Doris Kilbane  |   ED Online ID #20136  |   December 1, 2008


Another challenge is trying to make smart machines that feel. In his book, The Emotion Machine, Minsky says emotions, intuitions, and feelings are not distinct things, but different ways of thinking. He examines them to show how our minds grow from simple thoughts to more complex ideas and predicts that machines will one day be as conscious as humans are, once they begin to build useful models of what has been recently happening inside their own mental processes.

“Today, most psychologists try to imitate physicists and keep trying to find a few simple ‘general laws’ for explaining how human minds work. However, I think that this is a bad mistake, because we know that each brain has evolved several hundred different parts, each of which works in somewhat different ways,” said Minsky. Thus, the book suggests how a thinking and feeling machine could be built using many different methods. Holding up progress, laments Minsky, is the disappearance of funding.
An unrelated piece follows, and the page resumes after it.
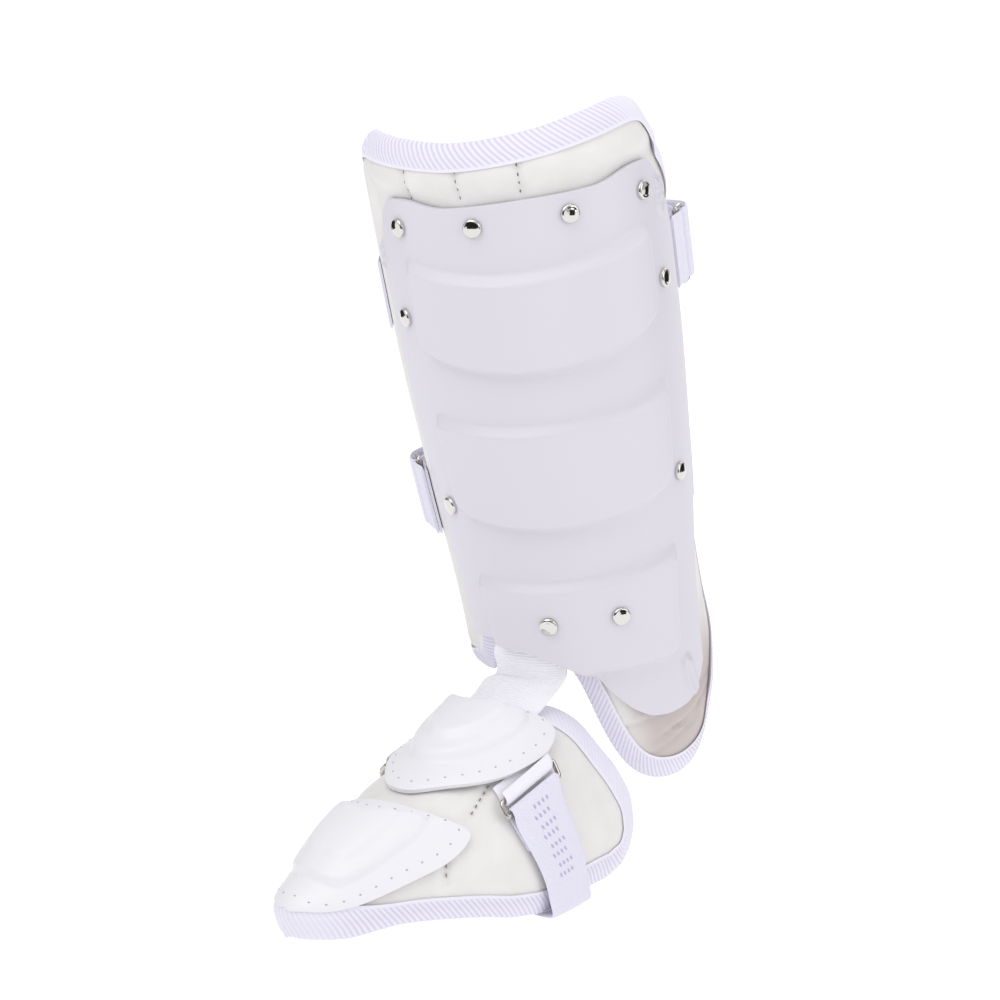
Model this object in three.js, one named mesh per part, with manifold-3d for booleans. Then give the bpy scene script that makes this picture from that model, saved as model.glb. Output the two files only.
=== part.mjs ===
// A batter's guard for the right shin and foot, in the shape it has when worn: a padded plastic shin
// guard, an elastic web over the instep and a padded foot cover with two moulded caps.
// Millimetres, +Z up, toes towards -Y, inner ankle towards +X. The origin is on the axis of the leg,
// level with the notch that the shin guard leaves over the instep.
import * as THREE from 'three';
import { mergeVertices } from 'three/addons/utils/BufferGeometryUtils.js';
import Module from 'manifold-3d';

const wasm = await Module();
wasm.setup();

// Shin guard: heights run along the leg from the notch, turns are degrees from the front of the leg
// towards the inner ankle
const calfRadius = 74.5;
const shellHeight = 234;
const padHeight = 263;
const earDrop = 85;
const leanForward = 10;
const leanOutward = 3;
const shellFacing = 43;
const shellHalfTurn = 78;
const shellWall = 3;
const panelRise = 5;
const panelSlope = 6;
const panelHalfShare = 0.63;
const padFacing = 41;
const padHalfTurn = 101;
const padGap = 0.9;
const padThickness = 10;
const padEdgeThickness = 3.4;
const padEdgeZone = 16;
const padSwell = 3.2;
const innerFlankSwell = 1.2;
const outerFlankSwell = 5;
const innerFlare = 6;
const bindingReach = 6;
const bindingWall = 1.2;
const bindingRoll = 3.2;
const bindingSwell = 1.6;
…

“Basic research in the United States is in terrible shape because budgets have been going down, and most of our formerly great basic research labs have disappeared— forcing many of our most promising young potential scientists to move into product development and financial activities,” he said. “Our leaders failed to recognize that much of our prosperity grew out of basic research that was typically done 20 years before those products appeared. So today, the U.S. economy is floundering—and our conceptual growth is moving to other continents.”

No time for leisure
“I don’t have much time for hobbies or pastimes,” said Minsky, “because I keep thinking most of the time. I’m always impelled to uncover new reasons for things and how to make them better—or simpler.” Minsky credits science fiction with inspiring him. “I’ve partly lived in the world of writers like Asimov, Benford, Heinlein, Niven, Sturgeon, and Vinge—all of whom became friends of mine. Lately, I’ve been inspired by ideas from Greg Egan and Robert J. Sawyer.”

When stuck at developing technical theories, he likes to write music, particularly classical fugues. “Fugues use counterpoint, in which several different things happen at the same time, so you have to make yourself think several different thoughts at once. If I had enough time, my goal would be to write a quartet as good as Beethoven’s Opus 131.”
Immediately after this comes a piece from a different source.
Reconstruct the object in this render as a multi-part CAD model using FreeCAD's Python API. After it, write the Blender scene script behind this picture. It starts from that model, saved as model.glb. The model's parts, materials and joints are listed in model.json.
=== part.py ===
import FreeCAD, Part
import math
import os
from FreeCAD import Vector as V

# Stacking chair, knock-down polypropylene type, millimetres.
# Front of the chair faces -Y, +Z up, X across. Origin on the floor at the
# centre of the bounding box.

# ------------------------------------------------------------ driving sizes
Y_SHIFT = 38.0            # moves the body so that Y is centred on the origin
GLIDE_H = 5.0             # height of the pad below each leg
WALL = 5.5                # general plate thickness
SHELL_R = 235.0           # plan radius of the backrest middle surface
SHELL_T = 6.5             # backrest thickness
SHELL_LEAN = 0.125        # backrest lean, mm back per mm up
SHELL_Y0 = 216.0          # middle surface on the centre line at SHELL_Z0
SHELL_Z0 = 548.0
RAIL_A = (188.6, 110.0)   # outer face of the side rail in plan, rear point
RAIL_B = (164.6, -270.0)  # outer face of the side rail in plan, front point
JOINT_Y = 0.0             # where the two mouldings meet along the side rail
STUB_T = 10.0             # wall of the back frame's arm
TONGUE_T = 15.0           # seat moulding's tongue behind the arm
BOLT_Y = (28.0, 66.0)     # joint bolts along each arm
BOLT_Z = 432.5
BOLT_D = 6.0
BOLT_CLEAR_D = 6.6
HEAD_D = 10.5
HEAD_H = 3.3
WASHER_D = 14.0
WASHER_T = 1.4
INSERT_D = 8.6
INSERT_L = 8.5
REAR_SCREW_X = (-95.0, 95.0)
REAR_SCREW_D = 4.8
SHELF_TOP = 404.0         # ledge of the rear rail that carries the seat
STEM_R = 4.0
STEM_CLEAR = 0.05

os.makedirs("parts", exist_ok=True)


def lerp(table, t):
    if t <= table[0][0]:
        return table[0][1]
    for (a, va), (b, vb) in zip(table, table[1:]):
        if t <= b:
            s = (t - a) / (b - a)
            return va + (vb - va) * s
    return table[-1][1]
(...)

Looking back, Minsky cites three achievements as his most significant. “In 1955, I invented and built the first confocal scanning microscope. I did not stop to commercialize it, but eventually it revolutionized microscopy in laboratories around the world,” he said.

“In seeking to understand the nature of computing, I discovered several new, remarkably simple but ‘universal’ machines—that is, ones that can do all kinds of computations— including one that can do nothing more than increase or decrease either of just two numbers,” he said.

“In the field of psychology, my two books The Society of Mind (1985) and The Emotion Machine (2000) describe many new theories and ideas about how the processes in our brains might be organized into multiple levels of structures that I called K-lines, Frames, Panalogies, and the Critic-Selector model of Thinking. I’m sure that these could also be used in machines to achieve some aspects of human intelligence.”